Stirring the Sheets

A novella of grief and loss by Chad Lutzke

4/5 Star Review

For those of you who’ve read some of my reviews, you will have likely noticed that I am brief – both with the description of the book and my thoughts on it. I prefer writing in this format as these are the types of reviews that I like to read. I enjoy going into books relatively blind, without the opinions of others clouding my perspectives on the story. With that being said, it is difficult for me to review Stirring the Sheets without going into the plot to tell you why this wasn’t a full 5 Star read for me. If you’ve not yet read this novella, proceed at your own risk – thar be spoilers ahead!

Emmett, an elderly mortician, has unexpectedly lost his wife of 49 years in a terrible car accident. It’s been a year, and to his neighbors and co-workers, Emmett seems to be doing well. Except he really isn’t. He hasn’t slept in his bed since his wife died so as not to disturb the impression her body left in the sheets. He sleeps on the couch, surrounded by her photos; he will not eat food offered to him by the kind widow on his street because he thinks of it as cheating; in short, Emmett is a man still wrought with grief. One day, Emmett is sent to pick up a body that looks so much like his wife when she was younger, that he decides to bring her home.

Lutzke understands emotions – he is exceptionally skilled at conveying them in a way that really packs a punch. You feel every bit of Emmett’s grief in this story. It broke my heart to see him lean over the side of their bed where his wife slept to look at the impression left in the sheets and to smell her pillow. I have known loss and Lutzke gets it.

The story loses me when Emmett decides to bring the body of the woman home. He has been established as a man who respects the dead and the grieving, he considers this skill a service to his community. He takes meticulous care for the dead and the grounds of the funeral home. The mere fact that he would embalm a body without the permission of the family, steal it, take it home, and then cremate it earlier than he normally would have to cover it up – it is so mind-boggling wrong that I can’t get behind it. Everything we know about Emmett does not support this.

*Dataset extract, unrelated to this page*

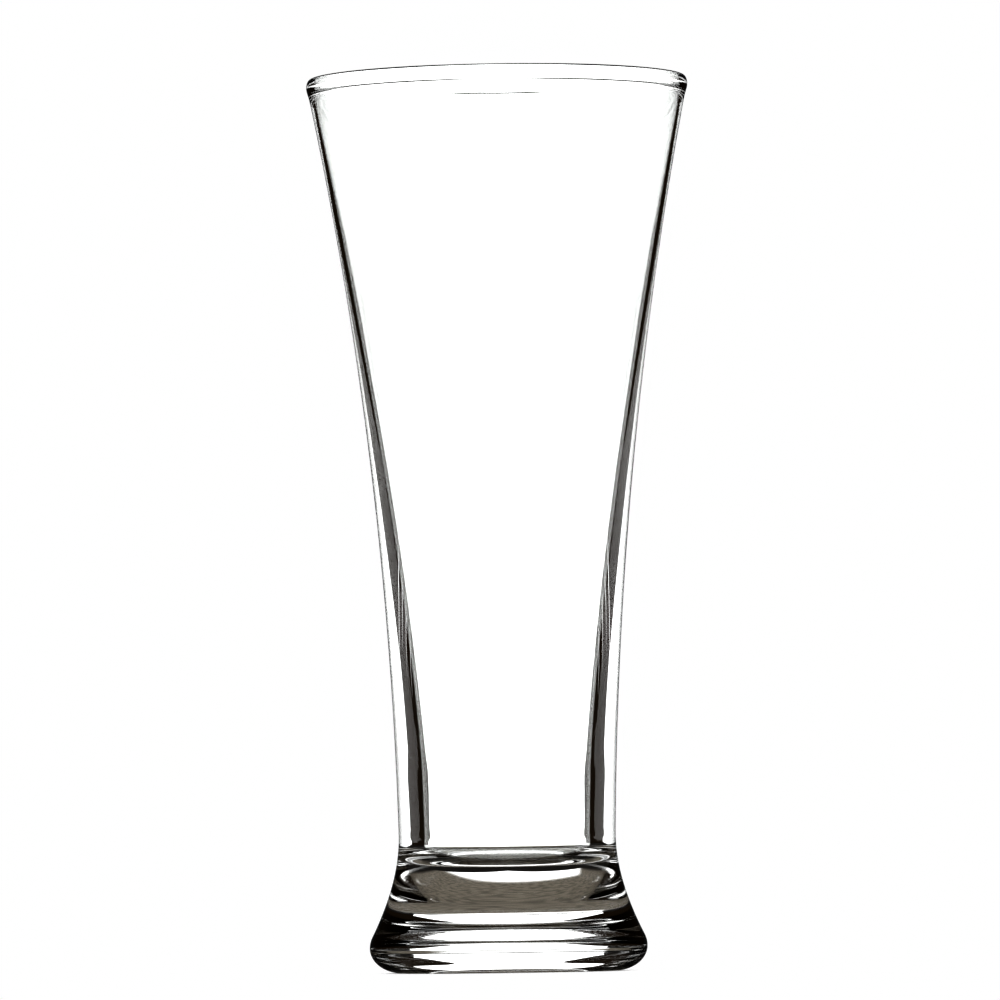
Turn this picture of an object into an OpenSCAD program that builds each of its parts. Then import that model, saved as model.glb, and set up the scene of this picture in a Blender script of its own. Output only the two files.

It should be said that there is nothing overtly sexual about the night Emmett spends with the dead woman. He wants the last night with his wife that he never got to have. This act is his catharsis. In the morning he is ashamed of what he has done and is finally able to begin the process of healing and moving on with his life.

This was a polarizing read for me. The story ran the gamut from 2 to 5 stars. I ultimately decided on the 4/5 Star rating due to how much this novella made me think about the story, human behavior, grief, and how I would handle losing a spouse of 49 years. I read this book weeks ago, but haven’t really been able to articulate my thoughts and feelings until now.

If you have read this, please comment! I would love to hear other perspectives on this book – whether you agree with me or not. This was a complicated read for me and I would love to have a discussion about it.

Things We Lost in the Fire

Stories by Mariana Enriquez

5/5 Star Review

Continuing on with Women in Horror Month, I read the phenomenal short story collection Things We Lost in the Fire. Mariana Enriquez is a novelist and journalist from Argentina and this is her first work to be published in English. I truly hope that there will be more of her work to come.

Short stories are my favorite medium for horror, but it is rare to find a single collection where every story is fantastic – Things We Lost in the Fire is an exception to this. There are twelve stories in this book and Every. Single. Story. is impactful, some are brutal, and all are poignant.

The author seamlessly blends horror, culture, politics, and the socio-economic climate of Argentina into these perfectly executed tales of ghosts, sadness, loss, and monsters. Each story has its own particular flavor and the collection is home to everything from magical realism to cosmic horror.

Trying to pick favorites out of this collection is near impossible, but some that have stuck with me are The Dirty Kid, about Saints, sacrifices, and missing children; Adela’s House, what happens when you face your fears and explore the haunted house; The Neighbor’s Courtyard, why you should always question a rental that seems to good to be true; Under the Black Water, about awakening an ancient evil that’s been asleep for a long time; and the title story, Things We Lost in the Fire, a sort of feminist call-to-arms. I realize that is nearly half of the stories – but this is book is just that good! 

I purchased this collection after reading so many positive reviews and am so glad that I did! It has to the potential to speak to so many different audiences – don’t let this one pass by. Highly recommended!